Though the panel mostly agreed with the priorities being outlined by the DOL, several panelists noted that regulators have much work to do to provide clearer guidance with finalized rules on such topics as Trump Accounts.
In response to an audience question about how federal policy changes have benefitted everyday plan participants, Campbell pointed to automatic enrollment, which has enabled many workers to save more for retirement.
“The guy getting $25 an hour is going to have a better retirement than he otherwise would have,” Campbell said.
Trump Accounts
The panel also addressed the arrival of Trump Accounts, created by last summer’s One Big Beautiful Bill Act, often described as savings accounts for kids or “baby IRAs,” scheduled for launch on July 4. Campbell said the accounts resemble individual retirement accounts for children, but employers that want to make contributions are still waiting for guidance from the Department of the Treasury, the IRS and the DOL on how they can do so without inadvertently making the accounts a benefit subject to ERISA.
Banducci said some large employers are eager to participate in the Trump Account program but lack answers about the program’s mechanics, tax treatment, trustees and permitted investments.

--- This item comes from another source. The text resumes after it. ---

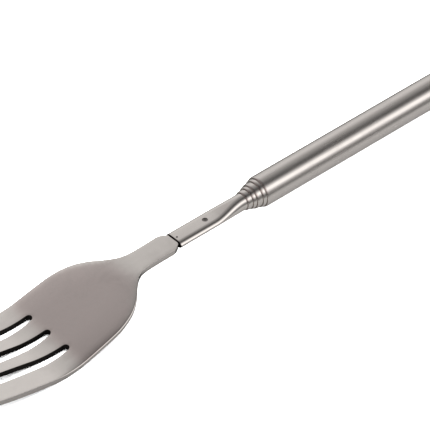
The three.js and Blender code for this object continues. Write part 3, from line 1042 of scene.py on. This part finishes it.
class FORK_OT_studio(bpy.types.Operator):
    """Lay a pale floor under the fork, light it softly and set the camera"""
    bl_idname = "fork.studio"
    bl_label = "Studio"

    def execute(self, context):
        context.scene.view_settings.view_transform = "Standard"
        self.floor(context)
        self.world(context)
        self.lamp(context)
        self.camera(context)
        return {"FINISHED"}

    def floor(self, context):
        mesh = bpy.data.meshes.new("floor")
        shape = bmesh.new()
        bmesh.ops.create_grid(shape, x_segments=8, y_segments=8, size=4)
        bmesh.ops.translate(shape, verts=shape.verts, vec=(0, 0, CAD_BOX[0].z - FLOOR_GAP))
        shape.to_mesh(mesh)
        shape.free()
        floor = add_object("floor", mesh)
        material = bpy.data.materials.new("floor")
        tree = empty_tree(material)
        paint = (*context.scene.fork_finishes.floor, 1)
        seen = node(tree, "ShaderNodeBsdfDiffuse", {"Color": paint})
        place = split(tree, node(tree, "ShaderNodeTexCoord").outputs["Object"])
        sideways = maths(tree, "ABSOLUTE", place["Y"])
        # The mirrored floor is darkened under the fork as painted shadow, and toward the head as painted
        # shade.
        beside, under = ranged(tree, sideways, *FLOOR_BESIDE), ranged(tree, sideways, *FLOOR_SHADOW_UNDER)
        ahead, behind = ranged(tree, place["X"], *FLOOR_SHADE_AHEAD), ranged(tree, place["X"], *FLOOR_BEHIND)
        grey = product(tree, beside, ahead, maths(tree, "MAXIMUM", under, behind))
        mirrored = node(tree, "ShaderNodeBsdfDiffuse", {"Color": grey})
        node(tree, "ShaderNodeOutputMaterial", {"Surface": self.by_ray(tree, seen, mirrored)})
        mesh.materials.append(material)

    def world(self, context):
        world = bpy.data.worlds.new("studio")
        world.cycles.sampling_method = "NONE"
        context.scene.world = world
        tree = empty_tree(world)
        way = split(tree, node(tree, "ShaderNodeTexCoord").outputs["Generated"])
        angle = maths(tree, "ARCTAN2", way["Z"], way["Y"])
        over = node(tree, "ShaderNodeValToRGB", {0: ranged(tree, angle, -math.pi, math.pi)})
        fill_ramp(over, [((degrees + 180) / 360, bright) for degrees, bright in STUDIO_DEGREES])
        ahead = node(tree, "ShaderNodeValToRGB", {0: ranged(tree, way["X"], -1.0, 1.0)})
        fill_ramp(ahead, [((place + 1) / 2, bright) for place, bright in STUDIO_AHEAD])
        bright = product(tree, over.outputs[0], ahead.outputs[0], STUDIO_PEAK ** 2)
        colour = mixed(tree, ranged(tree, way["X"], ROSY_FROM, ROSY_TO), (1, 1, 1), ROSY)
        around = node(tree, "ShaderNodeBackground", {"Color": colour, "Strength": bright})
        plain = node(tree, "ShaderNodeBackground", {"Color": (1, 1, 1, 1), "Strength": 3.5})
        node(tree, "ShaderNodeOutputWorld", {"Surface": self.by_ray(tree, plain, around)})

    def by_ray(self, tree, seen, mirrored):
        """One look when seen or lighting, and another when mirrored in the steel."""
        ray = node(tree, "ShaderNodeLightPath").outputs["Is Glossy Ray"]
        return node(tree, "ShaderNodeMixShader",
                    {0: ray, 1: seen.outputs[0], 2: mirrored.outputs[0]}).outputs[0]

    def lamp(self, context):
        """A wide soft lamp that brightens the floor and isn't mirrored in the steel."""
        light = bpy.data.lights.new("overhead", "AREA")
        light.shape, light.size, light.energy = "DISK", 1.6, 26
        lamp = bpy.data.objects.new("overhead", light)
        lamp.location = (0.1, 0.2, 1.5)
        lamp.rotation_euler = (math.radians(-8), math.radians(4), 0)
        lamp.visible_glossy = False
        context.scene.collection.objects.link(lamp)

    def camera(self, context):
        data = bpy.data.cameras.new("camera")
        data.sensor_width, data.lens = 36, 326.5
        data.clip_start, data.clip_end = 0.05, 20
        camera = bpy.data.objects.new("camera", data)
        azimuth, elevation = math.radians(138.407), math.radians(41.034)
        floor_of_handle = AXIS_Z - HANDLE_RADIUS
        camera.location = (MOUTH_X + 535.84 * MM, 586.55 * MM, floor_of_handle + 687.84 * MM)
        camera.rotation_euler = (math.pi / 2 - elevation, 0, azimuth)
        context.scene.collection.objects.link(camera)
        context.scene.camera = camera


class FORK_PT_panel(bpy.types.Panel):
    """Lists the pieces of the fork and their sizes"""
    bl_idname = "FORK_PT_panel"
    bl_label = "Telescopic fork"
    bl_space_type = "VIEW_3D"
    bl_region_type = "UI"
    bl_category = "Telescopic fork"

    def draw(self, context):
        for operator in OPERATORS:
            self.layout.operator(operator.bl_idname)
        for name, group in SETTINGS.items():
            column = self.layout.column(align=True)
            for label in group.__annotations__:
                column.prop(getattr(context.scene, name), label)


OPERATORS = (
    FORK_OT_studio, FORK_OT_handle, FORK_OT_stages, FORK_OT_springs, FORK_OT_socket, FORK_OT_head)
CLASSES = (*SETTINGS.values(), *OPERATORS, FORK_PT_panel)


def register():
    for kind in CLASSES:
        bpy.utils.register_class(kind)
    for name, group in SETTINGS.items():
        setattr(bpy.types.Scene, name, PointerProperty(type=group))


def unregister():
    for name in SETTINGS:
        delattr(bpy.types.Scene, name)
    for kind in reversed(CLASSES):
        bpy.utils.unregister_class(kind)


def main():
    register()
    bpy.ops.fork.studio()
    bpy.ops.fork.handle()
    bpy.ops.fork.stages()
    bpy.ops.fork.springs()
    bpy.ops.fork.socket()
    bpy.ops.fork.head()


if __name__ == "__main__":
    main()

The IRS and Treasury have released some guidance on the accounts, but as the panel pointed out, several issues need clarification.
The accounts can be opened for any child younger than age 18 who has a Social Security number. They will be treated as traditional IRAs under Section 408 of the Internal Revenue Code but also will have special “growth period” rules applicable until the year the child turns 18.
During the growth period, Trump Account funds may be invested only in certain low-cost, index-tracking equity investments, and account holders may not make withdrawals except in limited cases such as qualified rollovers or the death of the beneficiary. The indexed funds must track U.S. equity markets. When the beneficiary reaches age 18, the account converts to a regular IRA, with typical tax rules applying to withdrawals and early-distribution penalties.